▶ Record extracts:
+ + + + +

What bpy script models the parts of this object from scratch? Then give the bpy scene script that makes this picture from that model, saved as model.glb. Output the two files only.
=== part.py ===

+ + + + +

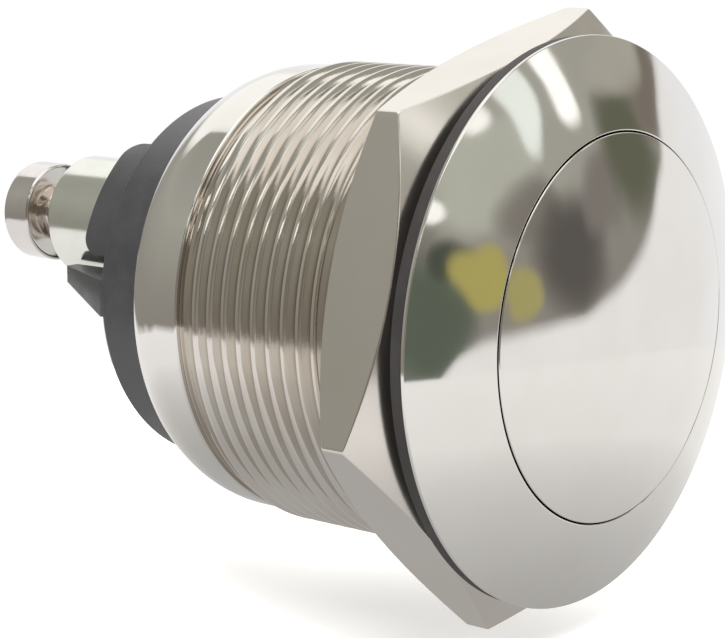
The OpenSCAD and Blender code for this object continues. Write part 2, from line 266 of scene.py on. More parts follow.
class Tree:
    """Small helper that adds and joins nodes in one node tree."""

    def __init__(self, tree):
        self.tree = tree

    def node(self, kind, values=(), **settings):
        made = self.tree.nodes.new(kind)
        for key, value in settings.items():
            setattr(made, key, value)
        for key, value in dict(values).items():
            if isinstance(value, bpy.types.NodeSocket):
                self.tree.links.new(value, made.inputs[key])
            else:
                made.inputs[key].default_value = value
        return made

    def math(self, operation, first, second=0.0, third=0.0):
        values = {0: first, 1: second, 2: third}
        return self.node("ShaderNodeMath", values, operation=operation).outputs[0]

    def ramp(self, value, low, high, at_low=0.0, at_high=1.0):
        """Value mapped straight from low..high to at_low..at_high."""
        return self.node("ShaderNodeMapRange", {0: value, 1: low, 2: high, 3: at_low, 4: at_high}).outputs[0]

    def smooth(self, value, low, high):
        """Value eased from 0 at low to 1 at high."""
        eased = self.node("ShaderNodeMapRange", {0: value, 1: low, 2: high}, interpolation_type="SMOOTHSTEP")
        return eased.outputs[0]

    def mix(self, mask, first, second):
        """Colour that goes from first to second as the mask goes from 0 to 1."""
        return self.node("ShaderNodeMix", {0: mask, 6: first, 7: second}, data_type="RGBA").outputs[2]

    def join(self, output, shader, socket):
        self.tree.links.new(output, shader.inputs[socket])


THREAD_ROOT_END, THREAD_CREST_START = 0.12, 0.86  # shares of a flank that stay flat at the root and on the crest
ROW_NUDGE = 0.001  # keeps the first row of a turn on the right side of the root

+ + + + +

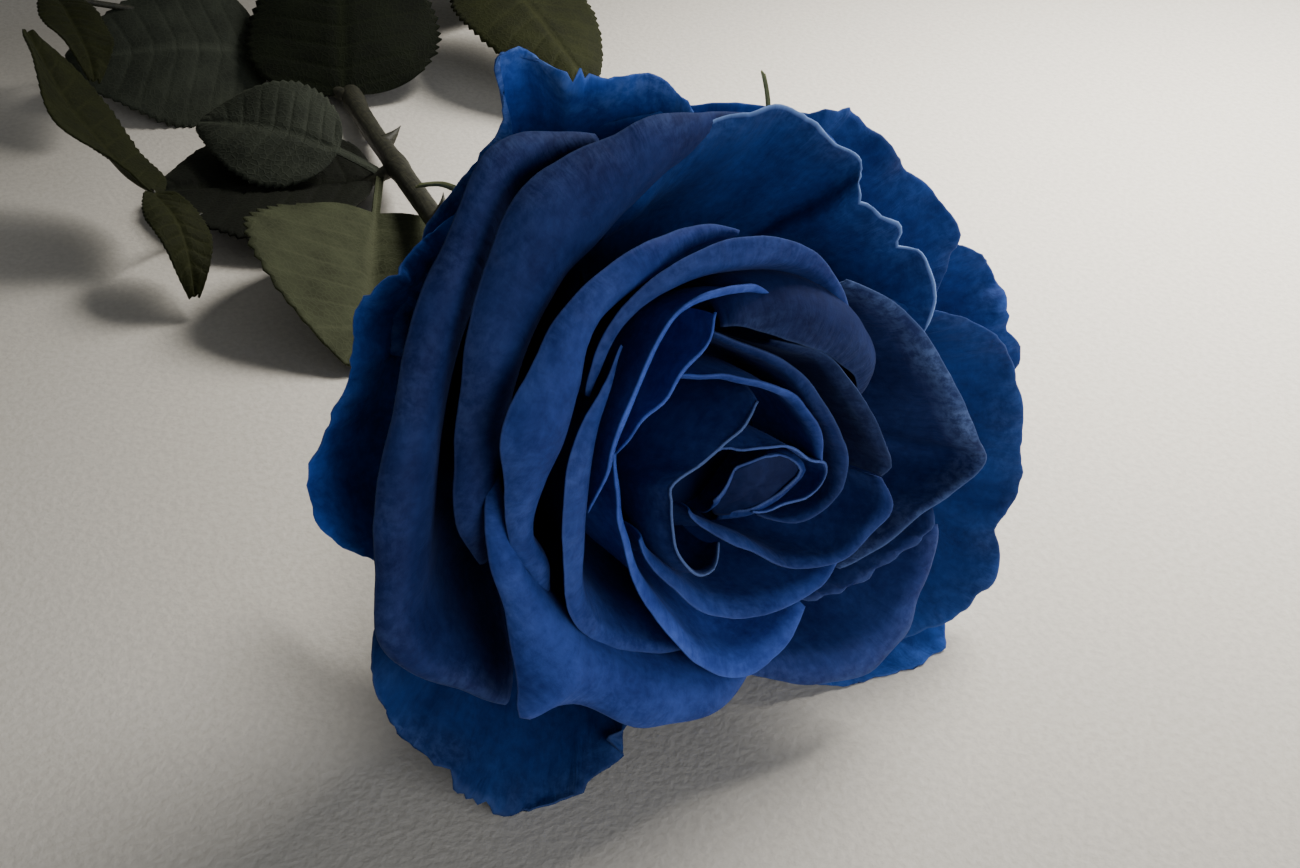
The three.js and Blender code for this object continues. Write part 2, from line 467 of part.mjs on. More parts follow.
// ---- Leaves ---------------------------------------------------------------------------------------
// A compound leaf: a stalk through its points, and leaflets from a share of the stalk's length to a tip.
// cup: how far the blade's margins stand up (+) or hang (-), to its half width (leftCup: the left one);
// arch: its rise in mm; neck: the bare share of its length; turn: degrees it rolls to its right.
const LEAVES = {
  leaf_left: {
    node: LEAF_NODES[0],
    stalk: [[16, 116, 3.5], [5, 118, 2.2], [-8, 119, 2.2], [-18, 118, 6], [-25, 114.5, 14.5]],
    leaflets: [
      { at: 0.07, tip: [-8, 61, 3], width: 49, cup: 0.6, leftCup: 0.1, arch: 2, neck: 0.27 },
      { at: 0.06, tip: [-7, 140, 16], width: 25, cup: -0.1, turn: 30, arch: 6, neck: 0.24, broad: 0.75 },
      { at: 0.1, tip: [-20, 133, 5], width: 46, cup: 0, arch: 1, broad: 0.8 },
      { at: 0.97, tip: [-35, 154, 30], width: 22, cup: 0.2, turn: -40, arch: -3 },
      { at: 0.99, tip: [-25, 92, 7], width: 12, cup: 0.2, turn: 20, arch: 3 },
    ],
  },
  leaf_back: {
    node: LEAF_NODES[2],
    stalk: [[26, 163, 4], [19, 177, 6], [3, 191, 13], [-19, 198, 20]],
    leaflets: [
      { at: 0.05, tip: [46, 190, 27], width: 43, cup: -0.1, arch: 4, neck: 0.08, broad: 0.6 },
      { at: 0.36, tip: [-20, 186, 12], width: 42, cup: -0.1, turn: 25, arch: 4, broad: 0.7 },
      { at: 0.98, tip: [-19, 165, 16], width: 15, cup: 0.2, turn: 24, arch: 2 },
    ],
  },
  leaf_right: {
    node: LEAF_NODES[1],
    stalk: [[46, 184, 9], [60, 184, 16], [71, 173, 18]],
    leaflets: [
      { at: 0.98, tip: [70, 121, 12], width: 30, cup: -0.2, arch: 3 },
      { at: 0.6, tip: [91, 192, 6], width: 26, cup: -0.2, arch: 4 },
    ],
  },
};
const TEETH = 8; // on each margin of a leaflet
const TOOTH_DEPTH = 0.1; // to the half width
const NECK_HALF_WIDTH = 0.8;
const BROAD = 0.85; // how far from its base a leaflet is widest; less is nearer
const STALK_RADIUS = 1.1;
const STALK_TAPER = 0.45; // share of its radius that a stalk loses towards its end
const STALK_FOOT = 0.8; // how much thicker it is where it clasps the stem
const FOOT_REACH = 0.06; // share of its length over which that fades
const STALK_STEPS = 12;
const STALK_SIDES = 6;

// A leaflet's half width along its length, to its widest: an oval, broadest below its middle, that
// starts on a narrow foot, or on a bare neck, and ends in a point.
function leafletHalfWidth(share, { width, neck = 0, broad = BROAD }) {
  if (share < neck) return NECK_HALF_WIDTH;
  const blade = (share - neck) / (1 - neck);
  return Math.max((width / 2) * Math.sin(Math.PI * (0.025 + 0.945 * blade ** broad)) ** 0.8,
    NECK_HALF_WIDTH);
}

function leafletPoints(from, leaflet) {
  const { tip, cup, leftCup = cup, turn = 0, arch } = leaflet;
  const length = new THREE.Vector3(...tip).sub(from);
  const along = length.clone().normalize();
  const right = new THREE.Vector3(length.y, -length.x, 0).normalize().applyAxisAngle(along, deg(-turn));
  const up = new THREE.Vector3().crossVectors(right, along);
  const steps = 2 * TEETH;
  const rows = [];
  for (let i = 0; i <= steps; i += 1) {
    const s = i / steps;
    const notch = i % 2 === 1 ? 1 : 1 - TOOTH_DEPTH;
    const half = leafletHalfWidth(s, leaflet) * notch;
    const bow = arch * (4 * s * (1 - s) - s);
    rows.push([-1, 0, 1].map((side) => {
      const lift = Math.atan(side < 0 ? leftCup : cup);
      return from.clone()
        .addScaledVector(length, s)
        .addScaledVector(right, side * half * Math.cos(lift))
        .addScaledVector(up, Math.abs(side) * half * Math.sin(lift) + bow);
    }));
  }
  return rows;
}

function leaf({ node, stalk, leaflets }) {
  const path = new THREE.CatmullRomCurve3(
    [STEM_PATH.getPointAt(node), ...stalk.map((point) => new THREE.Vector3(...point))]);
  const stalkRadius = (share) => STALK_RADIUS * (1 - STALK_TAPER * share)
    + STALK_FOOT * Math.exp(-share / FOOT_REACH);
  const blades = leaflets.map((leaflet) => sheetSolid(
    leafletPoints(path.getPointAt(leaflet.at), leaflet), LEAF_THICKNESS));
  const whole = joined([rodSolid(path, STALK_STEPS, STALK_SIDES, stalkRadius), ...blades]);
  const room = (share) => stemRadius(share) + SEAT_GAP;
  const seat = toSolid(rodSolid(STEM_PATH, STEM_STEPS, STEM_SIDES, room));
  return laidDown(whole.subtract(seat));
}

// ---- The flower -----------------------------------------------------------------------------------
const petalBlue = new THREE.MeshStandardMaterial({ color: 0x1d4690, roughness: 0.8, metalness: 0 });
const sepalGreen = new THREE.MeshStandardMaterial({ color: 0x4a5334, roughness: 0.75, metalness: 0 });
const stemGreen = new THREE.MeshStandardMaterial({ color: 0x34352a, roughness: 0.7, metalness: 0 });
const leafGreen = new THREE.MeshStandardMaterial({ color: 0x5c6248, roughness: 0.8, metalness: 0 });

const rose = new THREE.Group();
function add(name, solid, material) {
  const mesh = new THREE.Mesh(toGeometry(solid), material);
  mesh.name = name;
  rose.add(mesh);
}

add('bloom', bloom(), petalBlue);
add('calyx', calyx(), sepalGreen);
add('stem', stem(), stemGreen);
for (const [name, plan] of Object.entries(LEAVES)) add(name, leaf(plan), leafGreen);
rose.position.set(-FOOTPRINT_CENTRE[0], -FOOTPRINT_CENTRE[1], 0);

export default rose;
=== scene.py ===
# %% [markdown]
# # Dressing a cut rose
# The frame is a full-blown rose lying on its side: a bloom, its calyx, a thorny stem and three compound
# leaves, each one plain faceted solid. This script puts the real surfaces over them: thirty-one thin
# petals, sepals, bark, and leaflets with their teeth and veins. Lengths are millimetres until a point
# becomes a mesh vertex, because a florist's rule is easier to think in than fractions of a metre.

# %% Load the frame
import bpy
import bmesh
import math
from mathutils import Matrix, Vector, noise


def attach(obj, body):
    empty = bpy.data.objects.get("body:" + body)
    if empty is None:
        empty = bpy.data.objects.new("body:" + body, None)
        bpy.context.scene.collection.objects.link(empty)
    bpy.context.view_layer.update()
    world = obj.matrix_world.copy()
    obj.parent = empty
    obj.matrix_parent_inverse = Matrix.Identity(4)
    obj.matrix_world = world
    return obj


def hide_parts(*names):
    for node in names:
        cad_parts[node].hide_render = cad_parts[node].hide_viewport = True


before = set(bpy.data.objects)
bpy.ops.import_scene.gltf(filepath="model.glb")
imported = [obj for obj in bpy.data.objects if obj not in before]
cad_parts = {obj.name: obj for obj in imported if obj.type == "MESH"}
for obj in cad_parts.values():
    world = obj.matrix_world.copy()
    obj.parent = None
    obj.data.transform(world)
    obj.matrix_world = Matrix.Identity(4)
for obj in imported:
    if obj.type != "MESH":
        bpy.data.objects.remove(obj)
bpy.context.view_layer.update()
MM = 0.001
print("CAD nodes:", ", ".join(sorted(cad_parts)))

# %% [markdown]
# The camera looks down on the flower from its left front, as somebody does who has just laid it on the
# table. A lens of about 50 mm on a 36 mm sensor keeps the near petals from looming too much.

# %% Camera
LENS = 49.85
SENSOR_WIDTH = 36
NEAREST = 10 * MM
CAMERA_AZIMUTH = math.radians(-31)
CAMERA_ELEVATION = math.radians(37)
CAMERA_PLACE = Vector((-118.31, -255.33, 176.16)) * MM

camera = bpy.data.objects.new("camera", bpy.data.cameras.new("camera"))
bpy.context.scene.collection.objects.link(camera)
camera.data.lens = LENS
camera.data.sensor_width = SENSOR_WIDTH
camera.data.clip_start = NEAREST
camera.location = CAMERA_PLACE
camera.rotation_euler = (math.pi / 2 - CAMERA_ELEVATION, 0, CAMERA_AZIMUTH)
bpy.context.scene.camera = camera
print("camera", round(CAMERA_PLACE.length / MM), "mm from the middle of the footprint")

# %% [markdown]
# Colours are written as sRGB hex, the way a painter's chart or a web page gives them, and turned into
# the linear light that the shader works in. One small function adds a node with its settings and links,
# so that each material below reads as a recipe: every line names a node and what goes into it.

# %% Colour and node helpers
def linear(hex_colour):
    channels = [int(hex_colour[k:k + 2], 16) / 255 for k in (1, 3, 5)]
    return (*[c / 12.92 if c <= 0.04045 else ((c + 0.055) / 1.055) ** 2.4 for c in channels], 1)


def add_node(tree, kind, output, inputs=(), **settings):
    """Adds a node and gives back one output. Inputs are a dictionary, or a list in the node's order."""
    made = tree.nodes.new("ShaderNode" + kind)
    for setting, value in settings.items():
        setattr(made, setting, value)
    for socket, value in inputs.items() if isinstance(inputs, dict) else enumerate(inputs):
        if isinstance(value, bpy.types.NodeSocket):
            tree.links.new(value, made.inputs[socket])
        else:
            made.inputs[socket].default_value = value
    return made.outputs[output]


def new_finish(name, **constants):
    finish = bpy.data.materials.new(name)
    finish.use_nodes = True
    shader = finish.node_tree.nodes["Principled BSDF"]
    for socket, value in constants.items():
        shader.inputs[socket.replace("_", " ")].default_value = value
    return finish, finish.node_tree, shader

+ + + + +

▶ Given problem: The lines to transcribe begin at the line with "const rose = new THREE.Group();" and end at the line with "obj.parent = empty"; copy them exactly, both ends included.

▶ Task response:
const rose = new THREE.Group();
function add(name, solid, material) {
  const mesh = new THREE.Mesh(toGeometry(solid), material);
  mesh.name = name;
  rose.add(mesh);
}

add('bloom', bloom(), petalBlue);
add('calyx', calyx(), sepalGreen);
add('stem', stem(), stemGreen);
for (const [name, plan] of Object.entries(LEAVES)) add(name, leaf(plan), leafGreen);
rose.position.set(-FOOTPRINT_CENTRE[0], -FOOTPRINT_CENTRE[1], 0);

export default rose;
=== scene.py ===
# %% [markdown]
# # Dressing a cut rose
# The frame is a full-blown rose lying on its side: a bloom, its calyx, a thorny stem and three compound
# leaves, each one plain faceted solid. This script puts the real surfaces over them: thirty-one thin
# petals, sepals, bark, and leaflets with their teeth and veins. Lengths are millimetres until a point
# becomes a mesh vertex, because a florist's rule is easier to think in than fractions of a metre.

# %% Load the frame
import bpy
import bmesh
import math
from mathutils import Matrix, Vector, noise


def attach(obj, body):
    empty = bpy.data.objects.get("body:" + body)
    if empty is None:
        empty = bpy.data.objects.new("body:" + body, None)
        bpy.context.scene.collection.objects.link(empty)
    bpy.context.view_layer.update()
    world = obj.matrix_world.copy()
    obj.parent = empty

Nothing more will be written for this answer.